There’s always a brightly coloured barge floating down the San Antonio River – most impressively during the annual Fiesta (18-28 April 2024), when the waterway is clogged with floats and festivity. Jump onto one of GO RIO’s electric vessels for a narrated cruise, or buy a shuttle ticket and hop on and off at the city’s major attractions. If you prefer to do the paddling yourself, hire a kayak or paddleboard and go with the (sometimes rapid) flow.

On a mission

Hop on a bike with Mission Adventure Tours and cruise the trail that meanders for around 17km from the Alamo to the four other missions located along the river (trip durations vary). The trail winds through a habitat rich in birdlife, mesquite and pecan trees, and stone-hewn acequias (irrigation systems) built by Spanish settlers.

Art & Culture

Contemporary art electrifies the outdoors, but older treasures can be found at the McNay Art Museum, home to a profusion of works dating back to medieval times. The city’s cultural synthesis is evoked in the collections of Latino and Chicano prints and Native American and New Mexican folk art. At the Witte Museum, the Robert J. & Helen C. Kleberg South Texas Heritage Center explores San Antonio’s evolution from colonial settlement to multicultural metropolis.

Natural Beauty

The Texas Native Trail at San Antonio Botanical Garden guides visitors through the state’s defining topographies: the hardwood forests of East Texas, the limestone-nourished foliage of Texas Hill Country and the succulent-filled expanses of the South Texas Plains.
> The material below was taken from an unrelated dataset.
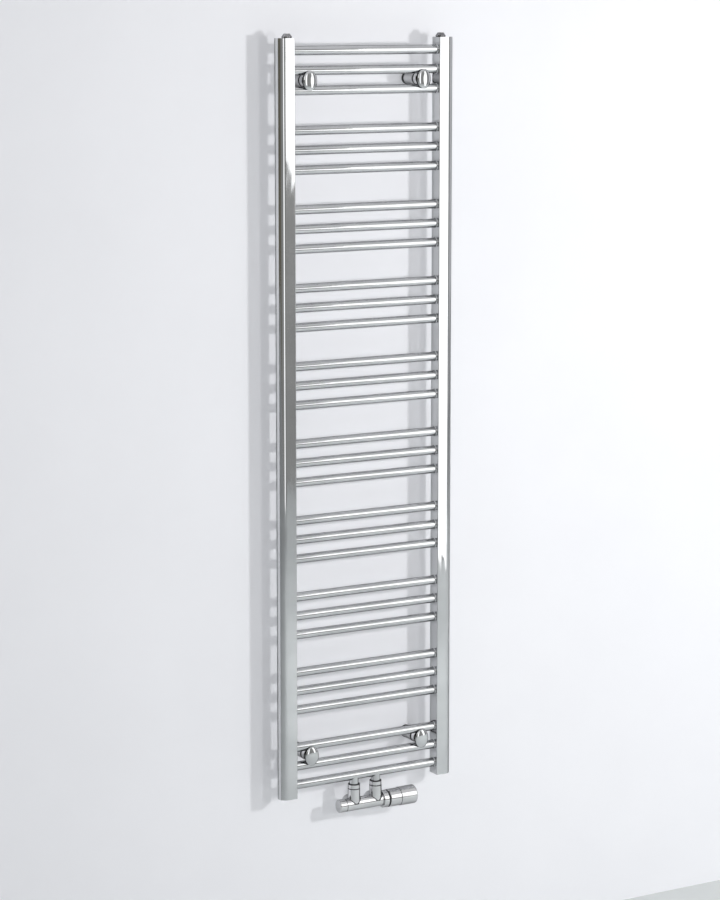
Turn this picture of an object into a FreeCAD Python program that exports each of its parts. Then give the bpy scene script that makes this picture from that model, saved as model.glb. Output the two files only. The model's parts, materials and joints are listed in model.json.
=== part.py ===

Birders take note: more than 200 species have been identified here.

Wine and Dine

Gourmands will lose themselves in a culinary scene forged by cultural diversity. An American Culinary Institute campus is located here, and the city recently hosted the second annual Tasting Texas Wine + Food Festival in partnership with the James Beard Foundation.

Rosario’s ComidaMex & Bar

Lisa Wong’s baby has turned 30, but the Mexican flavours she dishes up are as fresh as they were when she served her first enchilada. The menu at this San Antonio institution spills over with “Mexican comfort food” – chicken lime broth with queso fresco, ceviche served with house-made tostadas, meatballs braised in fire-roasted tomato and chipotle sauce. Signature margaritas are the obvious accompaniment.

Two Bros BBQ Market

Expect a feast of smoky meats, spicy pickin’s and cheesy fixin’s  at this lauded BBQ joint run by Iron Chef Gauntlet contestant Jason Dady and his brother, Jake. Order the luscious baby back ribs, slow-cooked over Texas oak and hardwood charcoal in the custom-made smoke pit. Add the stuffed jalapenos (pickin’s) and mac and cheese (fixin’s) for a down-home lunch or early dinner. The eatery is one of four restaurants in the family’s culinary stable.

Stay Here

The Hotel Emma

Steam punk and Spanish colonial revivalist aesthetics converge in this urbane hotel housed in the 19th century Pearl Brewery, centrepiece of the riverside shopping and dining precinct, The Pearl. For a cupola-domed sleep, book the seventh-floor garret suite. In-room pantries and an onsite eatery and tavern keep the munchies at bay; but the hotel’s culinary concierge underscores its epicurean location: a twice-weekly farmers’ market is held here, and stellar restaurants – Best Quality Daughter, Botika, Boiler House – are just next door.

Day Tripper

German migrants brought wine to Texas Hill Country, an hour’s drive north. Strike out to Fredericksburg to taste the fruits of some of the country’s oldest vines.